Repeat the lines that follow, leaving nothing out.

## Material

•••

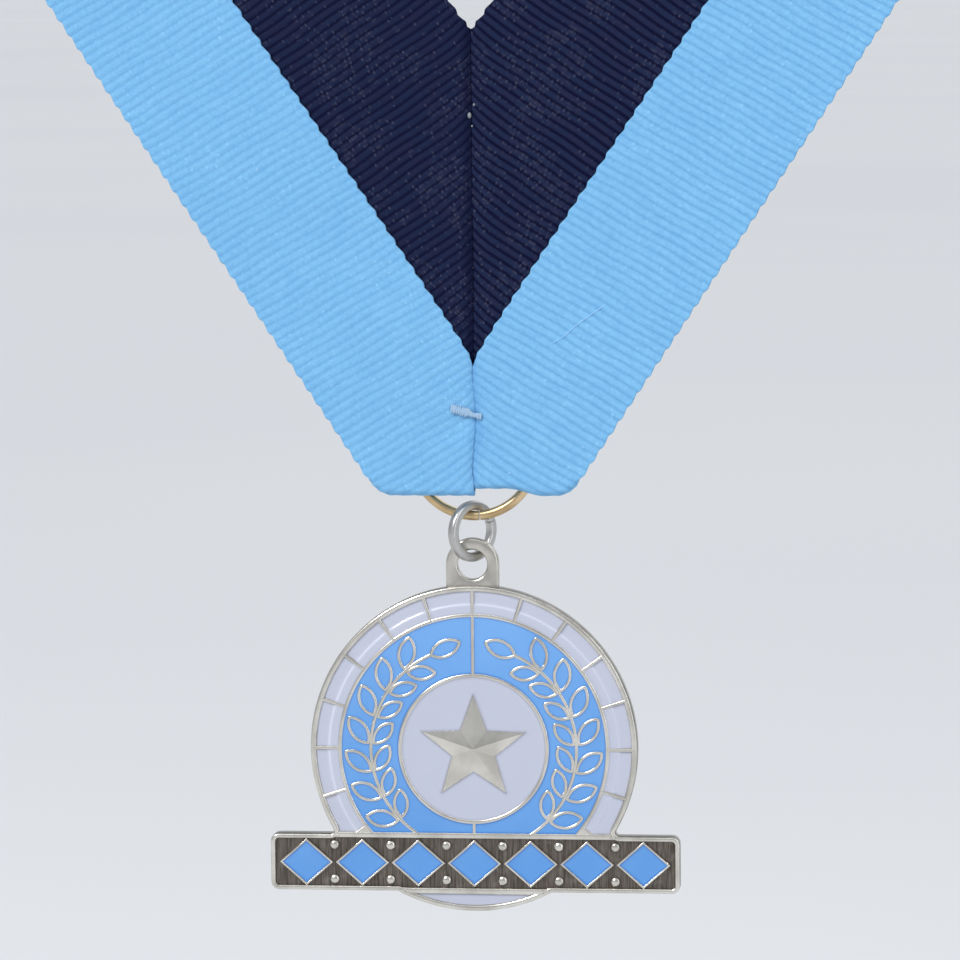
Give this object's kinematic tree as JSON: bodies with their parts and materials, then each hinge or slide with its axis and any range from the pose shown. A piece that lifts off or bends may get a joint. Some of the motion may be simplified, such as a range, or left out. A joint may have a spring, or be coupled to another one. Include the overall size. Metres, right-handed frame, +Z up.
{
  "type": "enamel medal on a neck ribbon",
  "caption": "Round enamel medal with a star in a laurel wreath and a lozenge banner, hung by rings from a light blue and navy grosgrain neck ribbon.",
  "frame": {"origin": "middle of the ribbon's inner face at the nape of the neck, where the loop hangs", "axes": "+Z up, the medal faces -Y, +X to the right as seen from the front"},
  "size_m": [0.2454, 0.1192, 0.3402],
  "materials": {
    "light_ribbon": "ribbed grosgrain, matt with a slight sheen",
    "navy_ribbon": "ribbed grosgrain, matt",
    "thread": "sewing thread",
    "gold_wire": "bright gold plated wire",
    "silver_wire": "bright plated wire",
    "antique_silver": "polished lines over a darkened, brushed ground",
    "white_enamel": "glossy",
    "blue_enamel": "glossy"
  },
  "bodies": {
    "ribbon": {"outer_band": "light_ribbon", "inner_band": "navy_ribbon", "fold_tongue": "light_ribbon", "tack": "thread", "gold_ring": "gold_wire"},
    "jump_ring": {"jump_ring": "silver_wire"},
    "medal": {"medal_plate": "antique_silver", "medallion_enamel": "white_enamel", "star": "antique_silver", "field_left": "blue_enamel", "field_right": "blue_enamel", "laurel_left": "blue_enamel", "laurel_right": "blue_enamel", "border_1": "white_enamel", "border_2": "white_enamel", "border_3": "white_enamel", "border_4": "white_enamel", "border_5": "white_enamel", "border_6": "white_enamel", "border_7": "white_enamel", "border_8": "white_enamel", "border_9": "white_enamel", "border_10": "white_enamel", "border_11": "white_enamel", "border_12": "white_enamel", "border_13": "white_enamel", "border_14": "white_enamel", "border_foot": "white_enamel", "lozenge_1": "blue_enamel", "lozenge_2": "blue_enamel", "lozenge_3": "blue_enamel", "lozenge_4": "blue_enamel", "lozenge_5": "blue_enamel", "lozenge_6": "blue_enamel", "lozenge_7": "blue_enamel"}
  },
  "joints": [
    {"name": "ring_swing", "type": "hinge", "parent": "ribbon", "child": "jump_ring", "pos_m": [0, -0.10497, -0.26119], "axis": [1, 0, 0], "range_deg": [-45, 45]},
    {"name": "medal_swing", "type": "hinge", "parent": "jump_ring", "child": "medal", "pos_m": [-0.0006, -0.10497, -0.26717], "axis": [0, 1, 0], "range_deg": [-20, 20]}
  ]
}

•••

## Completed task
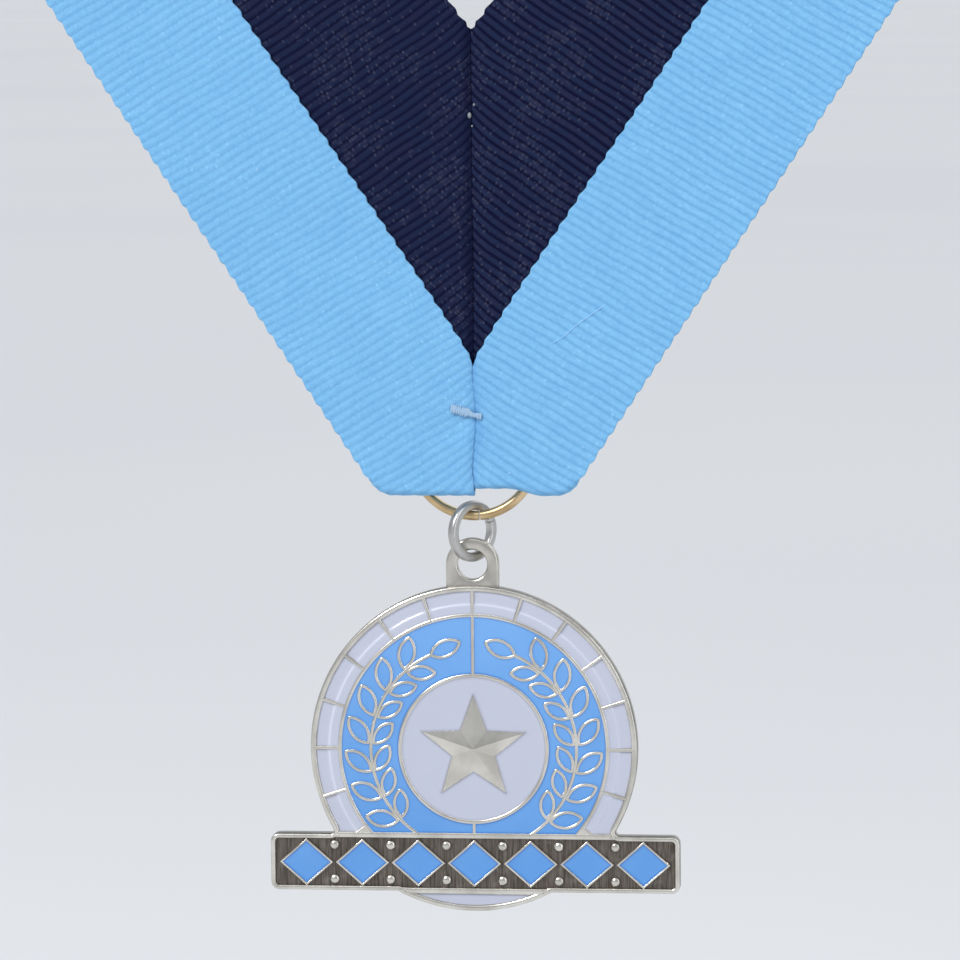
Give this object's kinematic tree as JSON: bodies with their parts and materials, then each hinge or slide with its axis and any range from the pose shown. A piece that lifts off or bends may get a joint. Some of the motion may be simplified, such as a range, or left out. A joint may have a spring, or be coupled to another one. Include the overall size. Metres, right-handed frame, +Z up.
{
  "type": "enamel medal on a neck ribbon",
  "caption": "Round enamel medal with a star in a laurel wreath and a lozenge banner, hung by rings from a light blue and navy grosgrain neck ribbon.",
  "frame": {"origin": "middle of the ribbon's inner face at the nape of the neck, where the loop hangs", "axes": "+Z up, the medal faces -Y, +X to the right as seen from the front"},
  "size_m": [0.2454, 0.1192, 0.3402],
  "materials": {
    "light_ribbon": "ribbed grosgrain, matt with a slight sheen",
    "navy_ribbon": "ribbed grosgrain, matt",
    "thread": "sewing thread",
    "gold_wire": "bright gold plated wire",
    "silver_wire": "bright plated wire",
    "antique_silver": "polished lines over a darkened, brushed ground",
    "white_enamel": "glossy",
    "blue_enamel": "glossy"
  },
  "bodies": {
    "ribbon": {"outer_band": "light_ribbon", "inner_band": "navy_ribbon", "fold_tongue": "light_ribbon", "tack": "thread", "gold_ring": "gold_wire"},
    "jump_ring": {"jump_ring": "silver_wire"},
    "medal": {"medal_plate": "antique_silver", "medallion_enamel": "white_enamel", "star": "antique_silver", "field_left": "blue_enamel", "field_right": "blue_enamel", "laurel_left": "blue_enamel", "laurel_right": "blue_enamel", "border_1": "white_enamel", "border_2": "white_enamel", "border_3": "white_enamel", "border_4": "white_enamel", "border_5": "white_enamel", "border_6": "white_enamel", "border_7": "white_enamel", "border_8": "white_enamel", "border_9": "white_enamel", "border_10": "white_enamel", "border_11": "white_enamel", "border_12": "white_enamel", "border_13": "white_enamel", "border_14": "white_enamel", "border_foot": "white_enamel", "lozenge_1": "blue_enamel", "lozenge_2": "blue_enamel", "lozenge_3": "blue_enamel", "lozenge_4": "blue_enamel", "lozenge_5": "blue_enamel", "lozenge_6": "blue_enamel", "lozenge_7": "blue_enamel"}
  },
  "joints": [
    {"name": "ring_swing", "type": "hinge", "parent": "ribbon", "child": "jump_ring", "pos_m": [0, -0.10497, -0.26119], "axis": [1, 0, 0], "range_deg": [-45, 45]},
    {"name": "medal_swing", "type": "hinge", "parent": "jump_ring", "child": "medal", "pos_m": [-0.0006, -0.10497, -0.26717], "axis": [0, 1, 0], "range_deg": [-20, 20]}
  ]
}